The Secret Garden (this is a WONDERFUL book about a little girl who begins alone, hardened and cast out of her home due to circumstances.  She comes to live with her uncle in England and blossoms through the promise of the Secret Garden.  It is leading us into our gardening block now.)

The Jungle Book (works well for basic dwelling and survival skills.)

here is the Grade 3 list from
here is a link to Project Gutenberg who offers free quality books online

In Grade 3, you can also tackle cursive, turn your handwork into weaving projects that are practical and useful in everyday life (pot holders, place mats, purses or sacks for boys to carry things in, maybe even a book bag for those library trips), money, telling time, and we started spelling this year, too!

Some of the books we have read or are set to read (aside from Wind in the Willows and Secret Garden) are the following:

The Cat Who Went to Heaven
Mr. Popper's Penguins
Farmer Boy and the Little House Series
The Adventures of Pippi Longstocking
The Dragon of Two Hearts (from the Dragon Boy series)
Patter~Paws the Fox and Other Stories
Trumpets of Happiness and Other Stories

There is a wonderful post (one of many) on Carrie's blog The Parenting Passageway and she posted an extensive reading list here.  Her blog is a wealth of knowledge that transcends across the board - not just to the waldorf circle!

This isn't nearly as much as I would like to share, but I hope it helps stir your thoughts just a bit as you plan out your 3rd Grade year.  I always find myself getting antsy to start that planning in the spring for the next grade, forgetting that we still have lots of time left until the year's end!


  1. Thanks so much! I agree with you that springtime is a great time to start thinking about next year. Even though we might not be sure where we'll end up at the end of THIS school year, we can always tweak things a bit as we get closer to summer.

  2. I just took the Wind in the Willows from the library. They had such a beautiful copy. I just had to have it. But I see it might be better for third. I am thinking to do Robin Hood or King Arthur in place of the King of Ireland at the moment, though I am still not certain. I wonder if the are sort of even exchanges - legends set in medieval times or before, pretty much.

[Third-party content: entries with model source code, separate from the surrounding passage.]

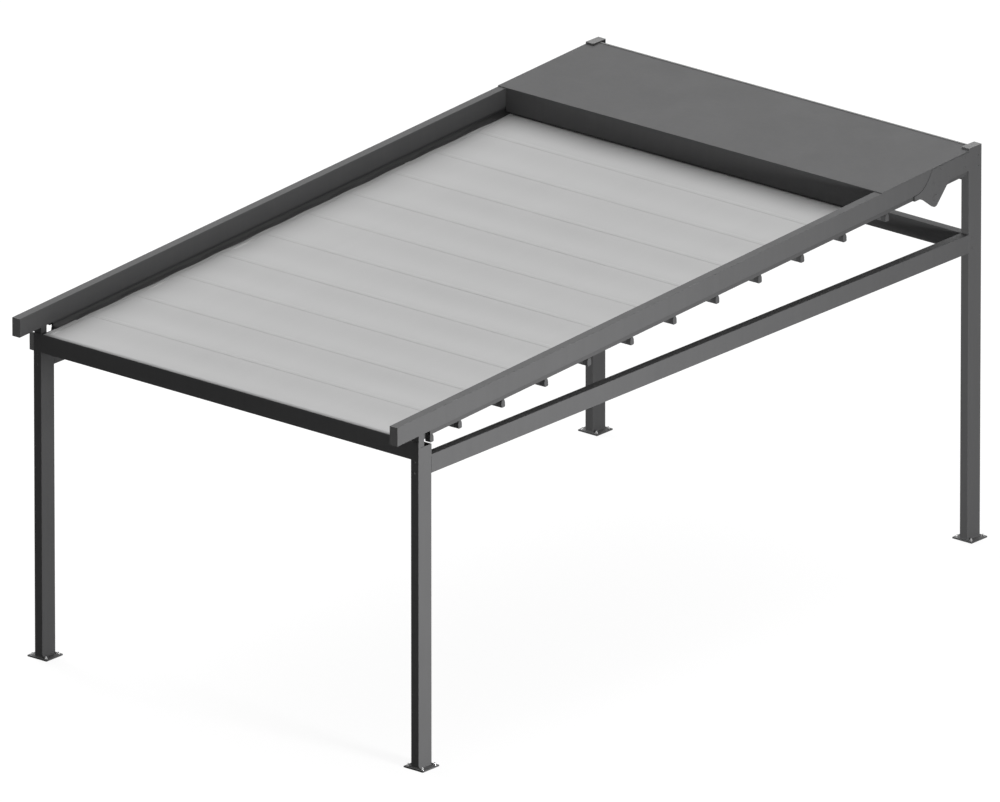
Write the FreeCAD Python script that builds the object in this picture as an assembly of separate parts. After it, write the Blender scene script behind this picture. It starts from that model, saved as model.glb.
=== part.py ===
import FreeCAD, Part
import math
import os

Vector = FreeCAD.Vector

# Terrace pergola: four posts carry a ring of beams, a front gutter and two sloping rails.
# A fabric roof hangs on battens below the rails and folds back under a hood at the rear.
# Millimetres. +X is to the right, +Y runs from the low front to the high rear, +Z is up.

# Footprint over the outer faces of the posts
outer_width = 4000.0
outer_depth = 7000.0

# Posts and base plates
post_width = 80.0
post_depth = 160.0
profile_wall = 3.0
profile_edge_radius = 4.0
front_post_height = 2600.0
rear_post_rise = 750.0
cap_plate = 3.0
cap_plug_depth = 18.0
cap_plug_play = 0.5
base_side = 200.0
base_thickness = 12.0
anchor_spacing = 150.0
anchor_hole_radius = 7.0

# Ring of beams under the roof and the beam behind the hood
ring_above_front_post = 16.0
ring_height = 156.0
rear_upper_beam_set_down = 50.0

# Rails: their slope follows from the height of their two ends
rail_height = 158.0
rail_set_down = 25.0
rail_rise_over_gutter = 366.5
rail_overhang = 257.0
rail_cap_plate = 5.0

# Guide track under each rail
track_width = 48.0
track_height = 42.0
track_wall = 3.0
track_slot = 14.0
track_front_set_back = 162.0
track_rear_gap = 5.0

# Gutter on the front posts
gutter_wall = 4.0
gutter_floor = 3.0
gutter_front_height = 154.0
gutter_rear_height = 106.0
gutter_lip = 12.0
gutter_end_plate = 3.0
gutter_end_box_depth = 41.0
gutter_end_slant = 12.0

# Feet that carry the rails' front ends in the gutter
foot_wall = 4.0
foot_depth = 66.0
foot_side_gap = 1.0
foot_front_gap = 4.0

# Fabric roof and its bars
fabric_below_track = 12.0
fabric_thickness = 2.0
fabric_side_gap = 20.0
bar_width = 44.0
bar_height = 62.0
bar_wall = 2.5
bar_edge_radius = 6.0
seat_gap = 0.3
batten_pitch = 530.0
last_batten_to_rear_bar = 522.0
front_bar_to_first_batten = 400.0
front_bar_gap = 2.0

# Roller carriages
shoe_past_rail = 48.0
shoe_neck_width = 30.0
stem_width = 10.0
roller_radius = 15.0
roller_width = 8.0
roller_side_gap = 5.0
roller_sides = 12
axle_radius = 4.0
axle_sides = 6
axle_head = 8.0
arm_thickness = 8.0
arm_height = 38.0
arm_below_fabric = 2.0
front_carriage_set_back = 200.0

# Hood over the folded roof
hood_length = 1100.0
hood_tongue = 100.0
hood_rise = 8.0
hood_sheet = 3.0
hood_post_gap = 1.0
fascia_sheet = 3.0
fascia_above_fabric = 16.0
fascia_top_flange = 30.0
fascia_bottom_flange = 22.0
fascia_set_back = 1.0

# Side cheek at the rear end of each rail
cheek_thickness = 6.0
cheek_reach = 690.0
cheek_top_reach = 462.0
cheek_curve_foot = 140.0
cheek_curve_lean = 63.0
cheek_kink_reach = 605.0
cheek_kink_radius = 90.0
cheek_nose_reach = 430.0
cheek_nose_drop = 182.0
cheek_nose_radius = 42.0
cheek_tail_reach = 255.0
cheek_lip_wall = 3.0
cheek_lip_gap = 1.0

# Places worked out from the sizes above
half_width = outer_width / 2
front_face = -outer_depth / 2
rear_face = outer_depth / 2
front_post_back = front_face + post_depth
rear_post_front = rear_face - post_depth
post_x = half_width - post_width / 2
post_inner_x = half_width - post_width
front_post_y = front_face + post_depth / 2
rear_post_y = rear_face - post_depth / 2

rear_post_height = front_post_height + rear_post_rise
ring_top = front_post_height + ring_above_front_post
rail_tip = front_face - rail_overhang
rail_rear_top = rear_post_height - rail_set_down
rail_front_top = front_post_height + rail_rise_over_gutter
slope = (rail_rear_top - rail_front_top) / (rear_post_front - front_face)
roof_fall = math.degrees(math.atan(slope))
track_front = front_face + track_front_set_back
track_rear = rear_post_front - track_rear_gap
track_bottom_drop = rail_height + track_height

fabric_drop = track_bottom_drop + fabric_below_track
bar_drop = fabric_drop + fabric_thickness + seat_gap
fabric_half_width = post_inner_x - fabric_side_gap
rear_bar_y = rear_post_front + post_depth / 2 - bar_width / 2
last_batten_y = rear_bar_y - last_batten_to_rear_bar
front_bar_y = front_face + gutter_wall + foot_front_gap + bar_width / 2
batten_room = last_batten_y - front_bar_y - front_bar_to_first_batten
batten_count = 1 + int(batten_room / batten_pitch)
front_carriage_y = front_face + front_carriage_set_back
front_bar_half = post_inner_x - front_bar_gap - arm_thickness - foot_side_gap
hood_front = rear_post_front - hood_length
hood_back = rear_post_front + hood_tongue
gutter_half = half_width - gutter_end_plate
gutter_base = front_post_height
rear_upper_beam_top = rear_post_height - rear_upper_beam_set_down

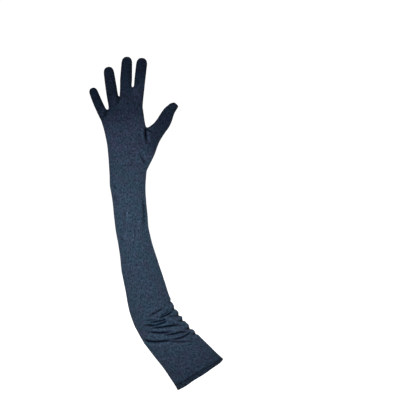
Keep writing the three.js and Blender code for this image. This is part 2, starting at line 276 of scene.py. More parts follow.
# Creases: depth and width of the groove, the shares of its length over which it deepens and fades,
# and the line that it takes over one side of the glove, as x and z. On the back it is drawn as the
# camera sees it.
Crease = namedtuple("Crease", "depth width rise fall line")
BACK_CREASES = (
    Crease(1.5, 1.9, 0.35, 0.3, ((-49, 116.6), (-32.1, 118), (-26.8, 118.9), (-18.5, 120.4))),
    Crease(1.5, 1.6, 0.25, 0.25, ((-30.5, 110.9), (-22.4, 111.3), (-16.3, 112.6), (-10.4, 114.6))),
    Crease(2.2, 1.8, 0.25, 0.2, ((-35, 107.2), (-22.2, 108), (-13.9, 109.3), (-6, 110.8))),
    Crease(1.2, 1.7, 0.3, 0.45, ((-19, 105.2), (-13.8, 103.9), (-8.9, 103.7), (-3, 102))),
    Crease(1.2, 1.9, 0.35, 0.3, ((-58, 113.6), (-45.8, 109.5), (-34, 106.8))),
    Crease(2.8, 2.1, 0.45, 0.15, (
        (-54, 107.6), (-40.7, 104.1), (-35.2, 103.5), (-27, 102.4), (-20.1, 104.1),
    )),
    Crease(2.8, 2.1, 0.3, 0.15, (
        (-61, 105.8), (-42.4, 99.3), (-34.2, 98.6), (-27.1, 98.5), (-19.1, 101.3),
    )),
    Crease(2.9, 2.1, 0.3, 0.3, ((-57, 98.6), (-38.7, 94), (-28.1, 91.8), (-17.5, 89.7), (2, 84.6))),
    Crease(2.7, 2.2, 0.35, 0.4, ((-63, 96.6), (-52.4, 91.4), (-39, 85.4), (-27.4, 81.9), (-9, 78.3))),
    Crease(2.2, 2, 0.3, 0.3, ((-38, 79.9), (-19, 76), (-7.4, 74.6), (8, 70.4))),
    Crease(1.9, 1.9, 0.35, 0.2, ((-30, 69), (-10.4, 66.5), (-1, 67), (10.6, 69.6))),
    Crease(2.5, 2.4, 0.12, 0.45, ((-67, 85.3), (-60.4, 79), (-48.2, 73.5), (-35.3, 70), (-13, 64.4))),
    Crease(1.3, 2, 0.35, 0.4, ((-34, 67.4), (-16.8, 62.4), (8, 53.6))),
    Crease(0.9, 1.7, 0.4, 0.4, ((-24, 95.4), (-8, 92))),
    Crease(0.7, 1.7, 0.4, 0.4, ((-56, 84.2), (-44, 78.6))),
    Crease(2.6, 2.3, 0.04, 0.5, ((52.2, 401), (48.9, 393.4), (47.3, 387.2), (46.4, 380.6), (45.2, 373))),
    Crease(1.7, 1.9, 0.15, 0.35, ((53.4, 399.4), (56, 394.6), (58.6, 391))),
    Crease(0.9, 2.6, 0.1, 0.5, ((28, 460), (24.4, 456.4), (20.3, 449))),
    Crease(0.9, 3, 0.1, 0.5, ((4.4, 448), (-1.5, 443.4), (-5.6, 437))),
    Crease(0.4, 1.8, 0.1, 0.6, ((54.8, 470.5), (52.6, 466.2), (50.2, 460.6))),
    Crease(0.85, 2.5, 0.3, 0.3, ((30.4, 371.2), (29.9, 362.9), (30.2, 355.3), (32, 342.3))),
    Crease(0.6, 2.6, 0.3, 0.5, ((-28.6, 333.9), (-27.3, 328.3), (-24.4, 323))),
    Crease(0.7, 2.6, 0.3, 0.5, ((-32.6, 318.4), (-32.3, 310.9), (-32.4, 303.8))),
    Crease(1.1, 2.8, 0.3, 0.5, (
        (10, 306.3), (7.7, 293.5), (5.5, 283.2), (1.6, 271), (-3.1, 259.1), (-10.6, 243.1),
    )),
    Crease(0.45, 2, 0.3, 0.4, ((-23.7, 300.6), (-25.6, 286), (-30.8, 270.9), (-42.1, 251.1))),
    Crease(0.45, 2, 0.3, 0.4, ((-15.8, 265.4), (-21, 250.3), (-26.5, 238.7), (-35.9, 225.1))),
    Crease(0.45, 2, 0.3, 0.4, ((-39.6, 267.3), (-43, 251.5), (-46.7, 229))),
)
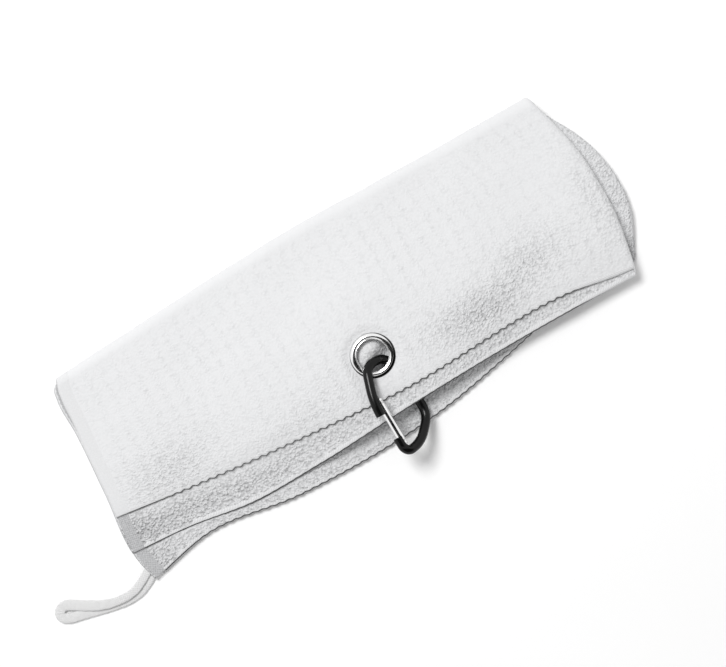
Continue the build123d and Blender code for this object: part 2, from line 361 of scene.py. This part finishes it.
def metal_material(name, low, high, roughness, scratch_scale, rim=None, **sockets):
    """Metal with slight changes of colour and gloss from handling. low and high are its darkest
    and lightest colours, roughness its least and greatest, and rim the radius of a dark band of
    painted shade and painted dark reflection."""
    nodes = Nodes(name, **sockets)
    place = object_coordinates(nodes)
    smudges = nodes.noise(place, 140, 3.0, 0.6)
    colour = nodes.ramp(smudges, low, high)
    if rim:
        colour = paint_rim_shade(nodes, colour, rim)
    nodes.link(colour, nodes.shader.inputs["Base Color"])
    gloss = nodes.add("MapRange")
    gloss.inputs["To Min"].default_value, gloss.inputs["To Max"].default_value = roughness
    nodes.link(smudges, gloss.inputs["Value"])
    nodes.link(gloss.outputs["Result"], nodes.shader.inputs["Roughness"])
    scratches = nodes.noise(place, scratch_scale, 4.0, 0.7)
    nodes.bump(scratches, 0.02 * MM, 0.25)
    return nodes.material


TERRY = terry_material()
THREAD = thread_material()
BINDING = tape_material("binding_tape", grey(0.70, 0.01), grey(0.785, 0.01), 1100)
# Darker than the outer tape: painted shade for the left ends of the two inner layers, which slope
# away from the light.
INNER_BINDING_PAINTED_SHADE = tape_material(
    "inner_binding_tape_painted_shade", grey(0.38, 0.01), grey(0.62, 0.01), 700, depth=0.5
)
LOOP_TAPE = tape_material("loop_tape", grey(0.62), grey(0.80), 700)


# ------------------------------------------------------------------ hanging loop
LOOP_THICK = 1.6
# The tape's middle, from the corner to the tip and back under itself.
LOOP_ROUTE = [
    (-161.9, -54.6, 2.6),
    (-169.5, -59.2, 2.8),
    (-177.2, -62.3, 2.9),
    (-186.8, -61.8, 2.9),
    (-196.2, -58.8, 2.8),
    (-204.4, -53.8, 2.2),
    (-211.6, -49.0, 1.5),
    (-215.8, -49.8, 1.3),
    (-217.4, -53.0, 1.2),
    (-215.2, -56.2, 1.2),
    (-206.2, -58.3, 1.1),
    (-197.2, -60.8, 1.0),
    (-187.2, -63.7, 1.0),
    (-176.6, -65.0, 1.0),
    (-167.8, -62.4, 1.0),
    (-161.9, -58.2, 1.1),
]
# The tape lies flatter and wider towards the tip.
loop_width = curve_through((-218, 5.6), (-206, 5.8), (-198, 5.6), (-188, 4.8), (-160, 4.4))


def spline_points(route_m, resolution):
    """Points along the smooth line that a route's points control."""
    curve = bpy.data.curves.new("route", "CURVE")
    curve.dimensions = "3D"
    spline = curve.splines.new("NURBS")
    spline.points.add(len(route_m) - 1)
    for point, place in zip(spline.points, route_m):
        point.co = (*place, 1)
    spline.order_u = 3
    spline.use_endpoint_u = True
    spline.resolution_u = resolution
    holder = bpy.data.objects.new("route", curve)
    bpy.context.collection.objects.link(holder)
    bpy.context.view_layer.update()
    mesh = bpy.data.meshes.new_from_object(holder)
    points = np.array([v.co for v in mesh.vertices])
    bpy.data.objects.remove(holder)
    bpy.data.meshes.remove(mesh)
    return points


def make_loop():
    """Flat tape that leaves the corner, turns at the tip and comes back under itself."""
    route = [(x * MM, y * MM, z * MM) for x, y, z in LOOP_ROUTE]
    line = spline_points(route, 12)
    middle = line / MM
    ahead = unit(np.gradient(middle, axis=0))
    side = unit(np.cross(ahead, (0, 0, 1)))
    up = np.cross(side, ahead)
    travelled = np.concatenate([[0], np.cumsum(np.linalg.norm(np.diff(middle, axis=0), axis=1))])
    around = 16
    fluff = 0.09 * soft_noise(np.random.default_rng(5), (len(middle), around), 1)
    points, flat = [], []
    for centre, across, above, gone, bumps in zip(middle, side, up, travelled, fluff):
        half_width = float(loop_width(centre[0])) / 2
        for k in range(around):
            turn = 2 * math.pi * k / around
            sideways = math.copysign(abs(math.cos(turn)) ** 0.5, math.cos(turn)) * half_width
            height = math.copysign(abs(math.sin(turn)) ** 0.8, math.sin(turn)) * LOOP_THICK / 2
            fluffed = across * sideways * (1 + bumps[k] / 4) + above * height * (1 + bumps[k])
            points.append(centre + fluffed)
            flat.append((gone * MM, sideways * MM))
    loop = mesh_object("loop_tape", points, tube_faces(len(middle), around), LOOP_TAPE)
    set_uv(loop, flat)
    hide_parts("hanging_loop")
    return loop


make_loop()


# ------------------------------------------------------------------ the folded towel's surface
# Front edges of the four layers, and the two ends, in plan.
top_front = curve_through(
    (-165, -22), (-132, -26.7), (-54, -35.9), (1, -41), (109, -42), (142, -47.8), (160, -49)
)
second_front = curve_through(
    (-165, -43.5), (-132, -46.5), (-96, -52.5), (-54, -53), (9, -50.5), (104, -50.5), (160, -52.5)
)
third_front = curve_through(
    (-165, -62.5), (-150, -58.8), (-128, -54.8), (-72, -62),
    (25, -60.8), (60, -54.8), (90, -49), (160, -47),
)
bottom_front = curve_through(
    (-165, -59), (-128, -53.5), (-72, -60.5), (25, -59), (60, -53), (90, -47), (160, -46)
)
back_line = curve_through((-165, 58.5), (-95, 61.5), (-20, 64), (70, 62), (150, 60))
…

  3. Hi Mama Goose! Wind in the Willows is great for 3rd grade. It is a long and very wordy story (beautifully written, but extremely detailed). I had tried it with the girls when they were younger and it didn't hold their interest, so we shelved it until this year and they loved it! And yes, Robin Hood and King Arthur are great legends, particularly for Grade 2 :) and yes, you could totally swap either or both for the King of Ireland. I have a favorite version of King Arthur (will get you the title in a minute) that is hard to find, but it is great for younger listeners of the stories. My hubby was a history major, so my girls have grown up with him verbally telling stories of Sir Gawain and the Green Knight through Odysseus and Paris and Achilles. At older ages, we will read the legendary books as their authors penned them, but for now, this is precious time for my husband to share his storytelling gifts with them. Always listen to your gut. You know your children and where they are and what they are ready for :) IMHO, that supersedes everything else.

  4. MamaGoose, the King Arthur book is called, "Knights of hte Grail" by Linda Proud. It is a British publication so harder to find in the US, but there are some used copies available through amazon and alibris currently :) We loved this book, though - short chapters which make for great bedtime reading and my girls would keep asking for 'one more chapter' - we all enjoyed it very much :) HTH!

  5. Dear Jen,

    Thanks so much for your input, and for taking the time to look up that book. I have been going through some different King Arthur books over the months, some of which I liked, and some not as much. Same thing with some Robin Hood stories. I found one a few years back that I really liked, and am going to have to search for again. We have SO much 2nd grade stuff to finish! :-)
    thanks again!

  6. Thanks for the list. I hadn't thought about Wind in the Willows for next year, but yes, perfect timing on that one!